** start **
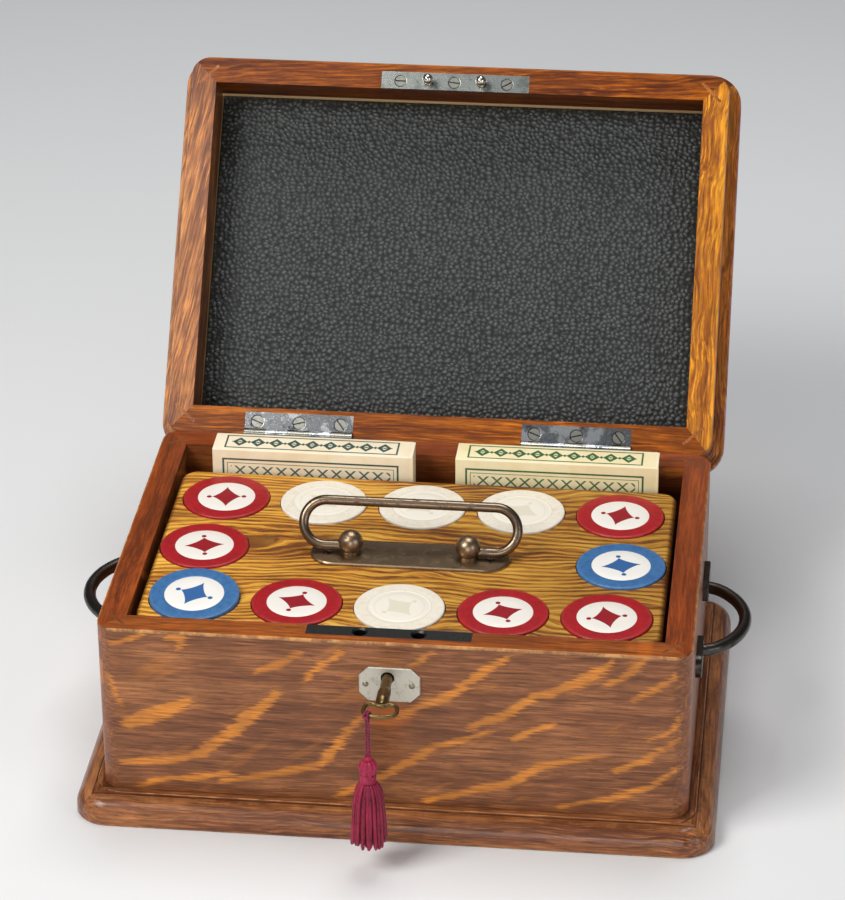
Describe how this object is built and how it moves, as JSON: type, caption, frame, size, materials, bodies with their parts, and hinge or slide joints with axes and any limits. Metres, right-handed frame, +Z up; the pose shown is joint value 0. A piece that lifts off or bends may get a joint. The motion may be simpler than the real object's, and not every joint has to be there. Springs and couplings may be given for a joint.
{
  "type": "poker chip case",
  "caption": "Antique oak poker chip case, lid open: lift-out chip rack with folding handle, two card boxes, iron side handles, lock and tasselled key.",
  "frame": {"origin": "centre of the case on the surface it stands on", "axes": "+X to the case's right seen from the front, +Y from the front with the lock to the hinged back, +Z up"},
  "size_m": [0.3016, 0.3583, 0.2369],
  "materials": {
    "oak_case": "aged varnish, satin",
    "oak_lid": "aged varnish, satin",
    "oak_base": "aged varnish, worn edges",
    "oak_rack": "open-grained, satin",
    "oak_inside": "dark stain, matte",
    "leather": "pebbled, semi-matte",
    "nickel": "polished, lightly tarnished",
    "nickel_satin": "satin",
    "lock_steel": "dark, worn",
    "iron": "dark bronzed, rubbed",
    "steel_aged": "aged, rubbed bright",
    "key_bronze": "dark patina",
    "chip_red": "polished composition",
    "chip_blue": "polished composition",
    "chip_white": "polished composition",
    "card_box": "printed, matte",
    "cards": "matte",
    "silk": "silk sheen"
  },
  "bodies": {
    "case": {"base_mouldings": "oak_base", "bottom_panel": "oak_inside", "case_front_wall": "oak_case", "case_back_wall": "oak_case", "case_left_wall": "oak_case", "case_right_wall": "oak_case", "case_corner_splines": "oak_lid", "case_screws": "nickel", "deck_riser": "oak_inside", "hinge_case_leaves": "nickel", "hinge_pins": "nickel", "lock_selvedge": "lock_steel", "lock_case": "lock_steel", "escutcheon": "nickel_satin", "escutcheon_pins": "nickel_satin", "side_handle_left": "iron", "side_handle_right": "iron", "side_handle_screws": "iron"},
    "lid": {"lid_front_rail": "oak_lid", "lid_back_rail": "oak_lid", "lid_left_rail": "oak_lid", "lid_right_rail": "oak_lid", "lid_corner_splines": "oak_lid", "lid_top_panel": "oak_lid", "lid_lining_board": "oak_inside", "lid_leather_pad": "leather", "hinge_lid_leaves": "nickel", "strike_plate": "nickel", "strike_studs": "nickel", "lid_screws": "nickel"},
    "key": {"key": "key_bronze", "tassel_hitch": "silk"},
    "tassel": {"tassel_cord": "silk", "tassel_head": "silk", "tassel_skirt": "silk"},
    "bolt": {"lock_bolt": "lock_steel"},
    "rack": {"rack_block": "oak_rack", "rack_floor": "oak_inside", "handle_plate": "steel_aged", "handle_posts": "steel_aged", "handle_screws": "steel_aged"},
    "bail": {"handle_bail": "steel_aged"},
    "deck_left": {"deck_left_box": "card_box", "deck_left_cards": "cards"},
    "deck_right": {"deck_right_box": "card_box", "deck_right_cards": "cards"},
    "stack_back_1": {"chips_back_1": "chip_red"},
    "stack_back_2": {"chips_back_2": "chip_white"},
    "stack_back_3": {"chips_back_3": "chip_white"},
    "stack_back_4": {"chips_back_4": "chip_white"},
    "stack_back_5": {"chips_back_5": "chip_red"},
    "stack_middle_1": {"chips_middle_1": "chip_red"},
    "stack_middle_2": {"chips_middle_2": "chip_blue"},
    "stack_front_1": {"chips_front_1": "chip_blue"},
    "stack_front_2": {"chips_front_2": "chip_red"},
    "stack_front_3": {"chips_front_3": "chip_white"},
    "stack_front_4": {"chips_front_4": "chip_red"},
    "stack_front_5": {"chips_front_5": "chip_red"}
  },
  "joints": [
    {"name": "lid_hinge", "type": "hinge", "parent": "case", "child": "lid", "pos_m": [0, 0.09, 0.0936], "axis": [-1, 0, 0], "range_deg": [-127.5, 0]},
    {"name": "key_turn", "type": "hinge", "parent": "case", "child": "key", "pos_m": [-0.0014, -0.0911, 0.0769], "axis": [0, 1, 0], "range_deg": [-90, 0]},
    {"name": "bolt_slide", "type": "slide", "parent": "case", "child": "bolt", "axis": [1, 0, 0], "range_m": [0, 0.004]},
    {"name": "tassel_swing", "type": "hinge", "parent": "key", "child": "tassel", "pos_m": [-0.0063, -0.1224, 0.0769], "axis": [0, 1, 0], "range_deg": [-25, 115]},
    {"name": "rack_lift", "type": "slide", "parent": "case", "child": "rack", "axis": [0, 0, 1], "range_m": [0, 0.095]},
    {"name": "bail_fold", "type": "hinge", "parent": "rack", "child": "bail", "pos_m": [-0.0008, -0.014, 0.0958], "axis": [1, 0, 0], "range_deg": [-59, 125]},
    {"name": "deck_left_lift", "type": "slide", "parent": "case", "child": "deck_left", "axis": [0, 0, 1], "range_m": [0, 0.07]},
    {"name": "deck_right_lift", "type": "slide", "parent": "case", "child": "deck_right", "axis": [0, 0, 1], "range_m": [0, 0.07]},
    {"name": "lift_back_1", "type": "slide", "parent": "rack", "child": "stack_back_1", "axis": [0, 0, 1], "range_m": [0, 0.08]},
    {"name": "lift_back_2", "type": "slide", "parent": "rack", "child": "stack_back_2", "axis": [0, 0, 1], "range_m": [0, 0.08]},
    {"name": "lift_back_3", "type": "slide", "parent": "rack", "child": "stack_back_3", "axis": [0, 0, 1], "range_m": [0, 0.08]},
    {"name": "lift_back_4", "type": "slide", "parent": "rack", "child": "stack_back_4", "axis": [0, 0, 1], "range_m": [0, 0.08]},
    {"name": "lift_back_5", "type": "slide", "parent": "rack", "child": "stack_back_5", "axis": [0, 0, 1], "range_m": [0, 0.08]},
    {"name": "lift_middle_1", "type": "slide", "parent": "rack", "child": "stack_middle_1", "axis": [0, 0, 1], "range_m": [0, 0.08]},
    {"name": "lift_middle_2", "type": "slide", "parent": "rack", "child": "stack_middle_2", "axis": [0, 0, 1], "range_m": [0, 0.08]},
    {"name": "lift_front_1", "type": "slide", "parent": "rack", "child": "stack_front_1", "axis": [0, 0, 1], "range_m": [0, 0.08]},
    {"name": "lift_front_2", "type": "slide", "parent": "rack", "child": "stack_front_2", "axis": [0, 0, 1], "range_m": [0, 0.08]},
    {"name": "lift_front_3", "type": "slide", "parent": "rack", "child": "stack_front_3", "axis": [0, 0, 1], "range_m": [0, 0.08]},
    {"name": "lift_front_4", "type": "slide", "parent": "rack", "child": "stack_front_4", "axis": [0, 0, 1], "range_m": [0, 0.08]},
    {"name": "lift_front_5", "type": "slide", "parent": "rack", "child": "stack_front_5", "axis": [0, 0, 1], "range_m": [0, 0.08]}
  ],
  "couplings": [
    {"joint": "key_turn", "follows": "bolt_slide", "rad_per_m": -392.69}
  ]
}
** end **
=== Written exercise ===
Extract each line of the listing above, copying it word for word.

=== Task response ===
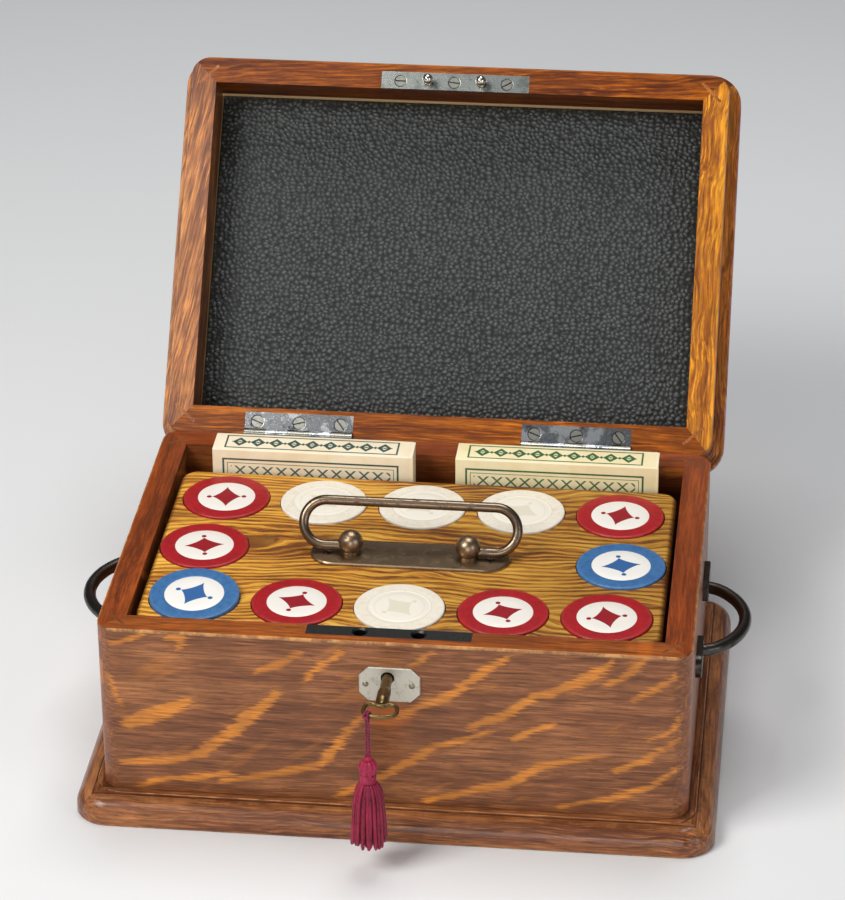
Describe how this object is built and how it moves, as JSON: type, caption, frame, size, materials, bodies with their parts, and hinge or slide joints with axes and any limits. Metres, right-handed frame, +Z up; the pose shown is joint value 0. A piece that lifts off or bends may get a joint. The motion may be simpler than the real object's, and not every joint has to be there. Springs and couplings may be given for a joint.
{
  "type": "poker chip case",
  "caption": "Antique oak poker chip case, lid open: lift-out chip rack with folding handle, two card boxes, iron side handles, lock and tasselled key.",
  "frame": {"origin": "centre of the case on the surface it stands on", "axes": "+X to the case's right seen from the front, +Y from the front with the lock to the hinged back, +Z up"},
  "size_m": [0.3016, 0.3583, 0.2369],
  "materials": {
    "oak_case": "aged varnish, satin",
    "oak_lid": "aged varnish, satin",
    "oak_base": "aged varnish, worn edges",
    "oak_rack": "open-grained, satin",
    "oak_inside": "dark stain, matte",
    "leather": "pebbled, semi-matte",
    "nickel": "polished, lightly tarnished",
    "nickel_satin": "satin",
    "lock_steel": "dark, worn",
    "iron": "dark bronzed, rubbed",
    "steel_aged": "aged, rubbed bright",
    "key_bronze": "dark patina",
    "chip_red": "polished composition",
    "chip_blue": "polished composition",
    "chip_white": "polished composition",
    "card_box": "printed, matte",
    "cards": "matte",
    "silk": "silk sheen"
  },
  "bodies": {
    "case": {"base_mouldings": "oak_base", "bottom_panel": "oak_inside", "case_front_wall": "oak_case", "case_back_wall": "oak_case", "case_left_wall": "oak_case", "case_right_wall": "oak_case", "case_corner_splines": "oak_lid", "case_screws": "nickel", "deck_riser": "oak_inside", "hinge_case_leaves": "nickel", "hinge_pins": "nickel", "lock_selvedge": "lock_steel", "lock_case": "lock_steel", "escutcheon": "nickel_satin", "escutcheon_pins": "nickel_satin", "side_handle_left": "iron", "side_handle_right": "iron", "side_handle_screws": "iron"},
    "lid": {"lid_front_rail": "oak_lid", "lid_back_rail": "oak_lid", "lid_left_rail": "oak_lid", "lid_right_rail": "oak_lid", "lid_corner_splines": "oak_lid", "lid_top_panel": "oak_lid", "lid_lining_board": "oak_inside", "lid_leather_pad": "leather", "hinge_lid_leaves": "nickel", "strike_plate": "nickel", "strike_studs": "nickel", "lid_screws": "nickel"},
    "key": {"key": "key_bronze", "tassel_hitch": "silk"},
    "tassel": {"tassel_cord": "silk", "tassel_head": "silk", "tassel_skirt": "silk"},
    "bolt": {"lock_bolt": "lock_steel"},
    "rack": {"rack_block": "oak_rack", "rack_floor": "oak_inside", "handle_plate": "steel_aged", "handle_posts": "steel_aged", "handle_screws": "steel_aged"},
    "bail": {"handle_bail": "steel_aged"},
    "deck_left": {"deck_left_box": "card_box", "deck_left_cards": "cards"},
    "deck_right": {"deck_right_box": "card_box", "deck_right_cards": "cards"},
    "stack_back_1": {"chips_back_1": "chip_red"},
    "stack_back_2": {"chips_back_2": "chip_white"},
    "stack_back_3": {"chips_back_3": "chip_white"},
    "stack_back_4": {"chips_back_4": "chip_white"},
    "stack_back_5": {"chips_back_5": "chip_red"},
    "stack_middle_1": {"chips_middle_1": "chip_red"},
    "stack_middle_2": {"chips_middle_2": "chip_blue"},
    "stack_front_1": {"chips_front_1": "chip_blue"},
    "stack_front_2": {"chips_front_2": "chip_red"},
    "stack_front_3": {"chips_front_3": "chip_white"},
    "stack_front_4": {"chips_front_4": "chip_red"},
    "stack_front_5": {"chips_front_5": "chip_red"}
  },
  "joints": [
    {"name": "lid_hinge", "type": "hinge", "parent": "case", "child": "lid", "pos_m": [0, 0.09, 0.0936], "axis": [-1, 0, 0], "range_deg": [-127.5, 0]},
    {"name": "key_turn", "type": "hinge", "parent": "case", "child": "key", "pos_m": [-0.0014, -0.0911, 0.0769], "axis": [0, 1, 0], "range_deg": [-90, 0]},
    {"name": "bolt_slide", "type": "slide", "parent": "case", "child": "bolt", "axis": [1, 0, 0], "range_m": [0, 0.004]},
    {"name": "tassel_swing", "type": "hinge", "parent": "key", "child": "tassel", "pos_m": [-0.0063, -0.1224, 0.0769], "axis": [0, 1, 0], "range_deg": [-25, 115]},
    {"name": "rack_lift", "type": "slide", "parent": "case", "child": "rack", "axis": [0, 0, 1], "range_m": [0, 0.095]},
    {"name": "bail_fold", "type": "hinge", "parent": "rack", "child": "bail", "pos_m": [-0.0008, -0.014, 0.0958], "axis": [1, 0, 0], "range_deg": [-59, 125]},
    {"name": "deck_left_lift", "type": "slide", "parent": "case", "child": "deck_left", "axis": [0, 0, 1], "range_m": [0, 0.07]},
    {"name": "deck_right_lift", "type": "slide", "parent": "case", "child": "deck_right", "axis": [0, 0, 1], "range_m": [0, 0.07]},
    {"name": "lift_back_1", "type": "slide", "parent": "rack", "child": "stack_back_1", "axis": [0, 0, 1], "range_m": [0, 0.08]},
    {"name": "lift_back_2", "type": "slide", "parent": "rack", "child": "stack_back_2", "axis": [0, 0, 1], "range_m": [0, 0.08]},
    {"name": "lift_back_3", "type": "slide", "parent": "rack", "child": "stack_back_3", "axis": [0, 0, 1], "range_m": [0, 0.08]},
    {"name": "lift_back_4", "type": "slide", "parent": "rack", "child": "stack_back_4", "axis": [0, 0, 1], "range_m": [0, 0.08]},
    {"name": "lift_back_5", "type": "slide", "parent": "rack", "child": "stack_back_5", "axis": [0, 0, 1], "range_m": [0, 0.08]},
    {"name": "lift_middle_1", "type": "slide", "parent": "rack", "child": "stack_middle_1", "axis": [0, 0, 1], "range_m": [0, 0.08]},
    {"name": "lift_middle_2", "type": "slide", "parent": "rack", "child": "stack_middle_2", "axis": [0, 0, 1], "range_m": [0, 0.08]},
    {"name": "lift_front_1", "type": "slide", "parent": "rack", "child": "stack_front_1", "axis": [0, 0, 1], "range_m": [0, 0.08]},
    {"name": "lift_front_2", "type": "slide", "parent": "rack", "child": "stack_front_2", "axis": [0, 0, 1], "range_m": [0, 0.08]},
    {"name": "lift_front_3", "type": "slide", "parent": "rack", "child": "stack_front_3", "axis": [0, 0, 1], "range_m": [0, 0.08]},
    {"name": "lift_front_4", "type": "slide", "parent": "rack", "child": "stack_front_4", "axis": [0, 0, 1], "range_m": [0, 0.08]},
    {"name": "lift_front_5", "type": "slide", "parent": "rack", "child": "stack_front_5", "axis": [0, 0, 1], "range_m": [0, 0.08]}
  ],
  "couplings": [
    {"joint": "key_turn", "follows": "bolt_slide", "rad_per_m": -392.69}
  ]
}